MATERIAL:
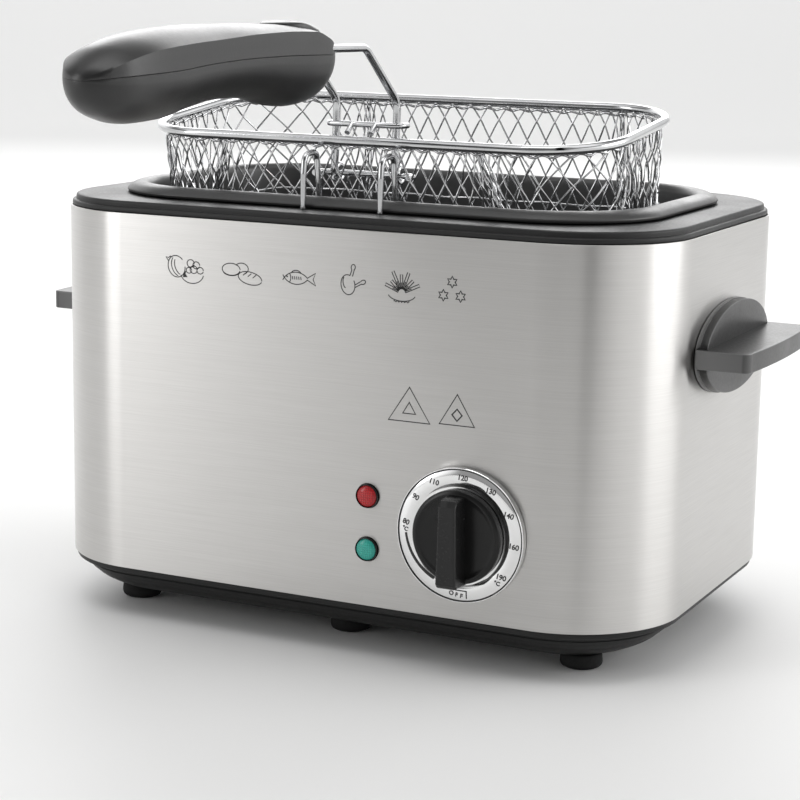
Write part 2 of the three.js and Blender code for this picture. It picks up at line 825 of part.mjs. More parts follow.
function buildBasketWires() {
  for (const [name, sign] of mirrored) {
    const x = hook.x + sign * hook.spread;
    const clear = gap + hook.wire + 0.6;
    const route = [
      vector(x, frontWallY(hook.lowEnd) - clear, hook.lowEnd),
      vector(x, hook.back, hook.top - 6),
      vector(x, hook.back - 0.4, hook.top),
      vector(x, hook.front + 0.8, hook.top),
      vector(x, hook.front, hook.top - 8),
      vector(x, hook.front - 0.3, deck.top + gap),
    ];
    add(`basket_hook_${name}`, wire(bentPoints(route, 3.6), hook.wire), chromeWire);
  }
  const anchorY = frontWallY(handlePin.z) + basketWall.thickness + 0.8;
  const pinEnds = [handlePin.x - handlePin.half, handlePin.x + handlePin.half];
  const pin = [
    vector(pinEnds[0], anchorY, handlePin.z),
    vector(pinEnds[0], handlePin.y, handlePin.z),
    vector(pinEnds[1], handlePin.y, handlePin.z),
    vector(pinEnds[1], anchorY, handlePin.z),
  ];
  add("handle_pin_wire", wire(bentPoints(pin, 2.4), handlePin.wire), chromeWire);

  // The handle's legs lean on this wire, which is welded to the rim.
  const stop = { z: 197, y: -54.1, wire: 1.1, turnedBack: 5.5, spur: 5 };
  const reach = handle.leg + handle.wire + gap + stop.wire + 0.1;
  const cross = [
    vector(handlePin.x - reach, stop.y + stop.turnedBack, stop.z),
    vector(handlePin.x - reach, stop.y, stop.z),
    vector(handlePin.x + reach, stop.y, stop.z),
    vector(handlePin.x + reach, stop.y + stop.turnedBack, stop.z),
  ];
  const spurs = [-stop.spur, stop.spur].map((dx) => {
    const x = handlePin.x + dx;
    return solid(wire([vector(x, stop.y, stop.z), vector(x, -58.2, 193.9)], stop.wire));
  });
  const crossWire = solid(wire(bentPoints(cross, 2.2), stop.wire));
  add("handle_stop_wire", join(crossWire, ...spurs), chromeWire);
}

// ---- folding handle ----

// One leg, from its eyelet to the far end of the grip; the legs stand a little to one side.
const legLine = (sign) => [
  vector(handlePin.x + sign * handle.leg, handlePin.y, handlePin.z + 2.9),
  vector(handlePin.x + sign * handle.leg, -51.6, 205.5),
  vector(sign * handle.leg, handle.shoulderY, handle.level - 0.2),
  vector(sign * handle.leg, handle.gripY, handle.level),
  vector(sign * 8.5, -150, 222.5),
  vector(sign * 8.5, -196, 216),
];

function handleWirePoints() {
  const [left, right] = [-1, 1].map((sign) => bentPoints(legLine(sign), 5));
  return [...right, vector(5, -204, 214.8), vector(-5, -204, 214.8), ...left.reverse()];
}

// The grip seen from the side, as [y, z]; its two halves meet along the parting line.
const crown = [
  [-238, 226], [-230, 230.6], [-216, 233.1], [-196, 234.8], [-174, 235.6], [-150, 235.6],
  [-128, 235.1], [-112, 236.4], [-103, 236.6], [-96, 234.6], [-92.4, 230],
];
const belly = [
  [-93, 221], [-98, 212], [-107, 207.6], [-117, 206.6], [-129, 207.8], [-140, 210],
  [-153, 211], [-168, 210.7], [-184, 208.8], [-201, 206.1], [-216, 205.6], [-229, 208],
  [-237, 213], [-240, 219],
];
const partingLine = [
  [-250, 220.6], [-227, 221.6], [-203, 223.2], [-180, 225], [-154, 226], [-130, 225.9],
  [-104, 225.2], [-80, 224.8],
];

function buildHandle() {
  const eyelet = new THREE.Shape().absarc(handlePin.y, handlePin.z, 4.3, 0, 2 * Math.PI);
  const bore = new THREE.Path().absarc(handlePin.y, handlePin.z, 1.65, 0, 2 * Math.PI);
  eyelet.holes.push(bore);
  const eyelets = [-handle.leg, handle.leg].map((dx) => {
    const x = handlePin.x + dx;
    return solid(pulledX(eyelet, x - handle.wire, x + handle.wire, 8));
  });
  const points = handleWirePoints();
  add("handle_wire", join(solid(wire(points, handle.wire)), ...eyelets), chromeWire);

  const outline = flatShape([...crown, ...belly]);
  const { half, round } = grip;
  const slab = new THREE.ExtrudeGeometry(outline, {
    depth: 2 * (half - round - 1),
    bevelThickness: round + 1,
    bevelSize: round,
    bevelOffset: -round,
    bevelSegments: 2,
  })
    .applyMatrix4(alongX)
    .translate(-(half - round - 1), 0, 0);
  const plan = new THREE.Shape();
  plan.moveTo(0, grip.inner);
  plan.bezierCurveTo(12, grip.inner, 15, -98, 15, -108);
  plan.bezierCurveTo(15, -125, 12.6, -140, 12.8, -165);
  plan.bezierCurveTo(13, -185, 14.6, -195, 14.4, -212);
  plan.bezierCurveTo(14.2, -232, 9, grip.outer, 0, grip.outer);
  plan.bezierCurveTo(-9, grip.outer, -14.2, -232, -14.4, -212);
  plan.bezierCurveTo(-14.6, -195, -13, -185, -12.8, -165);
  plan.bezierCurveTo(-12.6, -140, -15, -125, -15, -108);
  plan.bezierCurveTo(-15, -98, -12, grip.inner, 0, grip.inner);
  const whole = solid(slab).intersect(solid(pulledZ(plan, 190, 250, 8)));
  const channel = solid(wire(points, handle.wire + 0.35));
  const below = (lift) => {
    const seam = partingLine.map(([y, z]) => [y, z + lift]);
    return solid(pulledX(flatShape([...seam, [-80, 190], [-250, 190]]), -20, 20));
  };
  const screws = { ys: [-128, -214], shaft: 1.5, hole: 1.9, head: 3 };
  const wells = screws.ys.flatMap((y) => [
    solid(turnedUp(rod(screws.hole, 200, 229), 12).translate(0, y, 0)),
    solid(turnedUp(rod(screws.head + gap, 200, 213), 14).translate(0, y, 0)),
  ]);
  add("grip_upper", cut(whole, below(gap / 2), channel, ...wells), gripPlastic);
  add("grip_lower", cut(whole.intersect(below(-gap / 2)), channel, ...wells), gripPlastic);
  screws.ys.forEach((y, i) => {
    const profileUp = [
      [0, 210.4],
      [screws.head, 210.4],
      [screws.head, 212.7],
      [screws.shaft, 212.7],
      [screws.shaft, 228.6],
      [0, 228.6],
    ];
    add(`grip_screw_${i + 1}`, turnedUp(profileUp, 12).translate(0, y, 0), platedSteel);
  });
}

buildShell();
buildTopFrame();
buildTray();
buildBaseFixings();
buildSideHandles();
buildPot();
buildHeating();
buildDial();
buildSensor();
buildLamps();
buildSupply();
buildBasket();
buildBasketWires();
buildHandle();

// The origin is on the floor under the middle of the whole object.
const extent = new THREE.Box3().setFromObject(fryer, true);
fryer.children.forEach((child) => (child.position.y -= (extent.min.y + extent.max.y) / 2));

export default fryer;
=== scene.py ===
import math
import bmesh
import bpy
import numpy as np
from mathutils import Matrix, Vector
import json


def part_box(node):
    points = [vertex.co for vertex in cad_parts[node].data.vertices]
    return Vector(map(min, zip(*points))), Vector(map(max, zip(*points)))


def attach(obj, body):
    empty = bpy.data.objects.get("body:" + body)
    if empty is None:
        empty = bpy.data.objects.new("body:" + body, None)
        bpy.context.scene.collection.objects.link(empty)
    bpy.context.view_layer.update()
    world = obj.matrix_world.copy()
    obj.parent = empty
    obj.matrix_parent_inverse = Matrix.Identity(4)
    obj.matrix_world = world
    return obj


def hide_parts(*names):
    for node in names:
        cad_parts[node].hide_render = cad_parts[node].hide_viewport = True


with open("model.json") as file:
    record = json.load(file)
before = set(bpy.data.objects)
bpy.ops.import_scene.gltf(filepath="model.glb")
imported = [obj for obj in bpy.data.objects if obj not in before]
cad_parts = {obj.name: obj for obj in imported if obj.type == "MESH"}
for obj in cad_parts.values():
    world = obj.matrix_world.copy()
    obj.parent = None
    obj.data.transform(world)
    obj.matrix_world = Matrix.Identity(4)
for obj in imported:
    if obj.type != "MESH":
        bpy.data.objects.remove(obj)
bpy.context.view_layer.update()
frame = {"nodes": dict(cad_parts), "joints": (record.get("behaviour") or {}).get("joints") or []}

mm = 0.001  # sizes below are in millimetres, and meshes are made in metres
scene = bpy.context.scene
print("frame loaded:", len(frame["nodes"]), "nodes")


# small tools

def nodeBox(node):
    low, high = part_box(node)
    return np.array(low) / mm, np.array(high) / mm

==

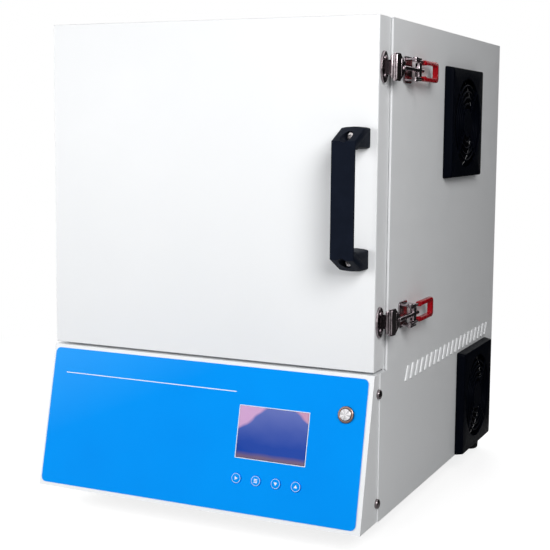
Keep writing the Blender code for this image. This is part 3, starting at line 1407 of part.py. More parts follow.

--

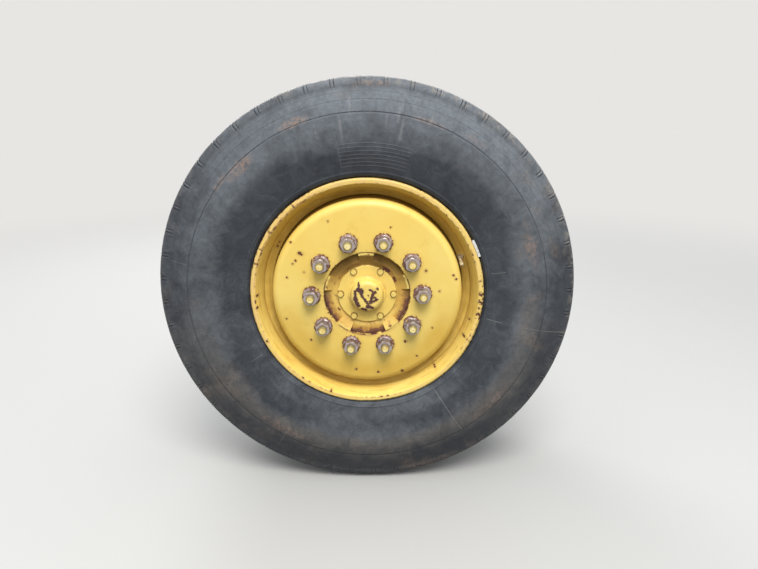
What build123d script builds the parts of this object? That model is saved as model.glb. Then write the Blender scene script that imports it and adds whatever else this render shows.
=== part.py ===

WHAT NEEDS TO BE DONE:
Give again only the lines that run from the line with "buildShell();" to the line with "imported = [obj". Include both of those lines exactly as written.

THE ANSWER:
buildShell();
buildTopFrame();
buildTray();
buildBaseFixings();
buildSideHandles();
buildPot();
buildHeating();
buildDial();
buildSensor();
buildLamps();
buildSupply();
buildBasket();
buildBasketWires();
buildHandle();

// The origin is on the floor under the middle of the whole object.
const extent = new THREE.Box3().setFromObject(fryer, true);
fryer.children.forEach((child) => (child.position.y -= (extent.min.y + extent.max.y) / 2));

export default fryer;
=== scene.py ===
import math
import bmesh
import bpy
import numpy as np
from mathutils import Matrix, Vector
import json


def part_box(node):
    points = [vertex.co for vertex in cad_parts[node].data.vertices]
    return Vector(map(min, zip(*points))), Vector(map(max, zip(*points)))


def attach(obj, body):
    empty = bpy.data.objects.get("body:" + body)
    if empty is None:
        empty = bpy.data.objects.new("body:" + body, None)
        bpy.context.scene.collection.objects.link(empty)
    bpy.context.view_layer.update()
    world = obj.matrix_world.copy()
    obj.parent = empty
    obj.matrix_parent_inverse = Matrix.Identity(4)
    obj.matrix_world = world
    return obj


def hide_parts(*names):
    for node in names:
        cad_parts[node].hide_render = cad_parts[node].hide_viewport = True


with open("model.json") as file:
    record = json.load(file)
before = set(bpy.data.objects)
bpy.ops.import_scene.gltf(filepath="model.glb")
imported = [obj for obj in bpy.data.objects if obj not in before]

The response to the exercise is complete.